蘇而已無疑是作品最有內涵的人物,也是寄託了作家理想的都市女性:一朵出於污泥而不染的潔白荷花。至少,在張欣的心目中如此鮮活。我曾經當面與作家討論過《不在梅邊在柳邊》的悲觀絕望的結尾,張欣快人快語地笑笑說:好,下次多點希望。所以,我在讀到《狐步殺》結尾:“這時他的左手像被電了一下,電流迅速通遍全身,是有一隻手握住了他的手……星星般玲瓏的眼神,柔情似水”。全書戛然而止。蘇而已生命垂危之時,愛情的綠芽卻瞬間萌發,黑暗地獄邊緣,此刻被生命光芒照亮——我心頭一熱。小說曲終音不散,久久縈繞於心頭。

作品評價

廣東省社會科學院文學研究所評論家鐘曉毅:“在還沒有多少作家去觀照都市生活的正面價值時,張欣已用她的寫作實踐在思考如何把現實發展中的都市,與文學經驗中的都市表現出的正反兩面——樂觀積極與悲觀彷徨的兩種矛盾特質,較好地融匯在一起,創造出一個較為全面的當代都市形象。

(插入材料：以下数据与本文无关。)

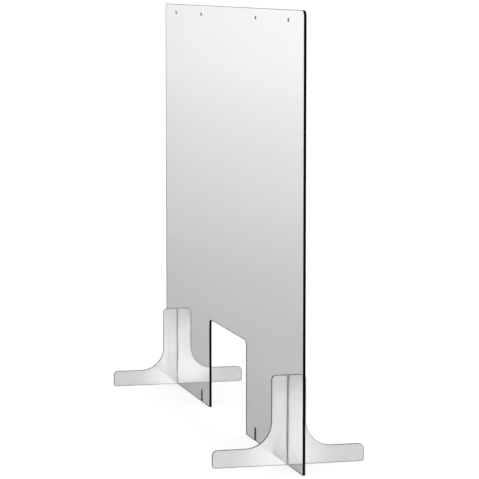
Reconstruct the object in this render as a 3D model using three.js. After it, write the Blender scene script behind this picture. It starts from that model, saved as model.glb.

她尤其擅長在對都市的困惑與迷惘中,站在‘人’的立場上,宏揚‘人’的精神,確立‘人’的價值,人是由動物進化而來的,但人還需要進化,文學應當成為‘人往高處走’的一種精神助力,成為人上進的精神燈火。”

獲獎記錄

2017年12月,該作品榮獲第十七屆百花文學獎中篇小說獎。

作者簡介

張欣,當代女作家。1954年生於北京,江蘇海門人。1969年應徵入伍,曾任衛生員、護士、文工團創作員,1984年轉業。1990年畢業於北京大學作家班。中國作家協會全國委員會委員,廣州市作家協會主席。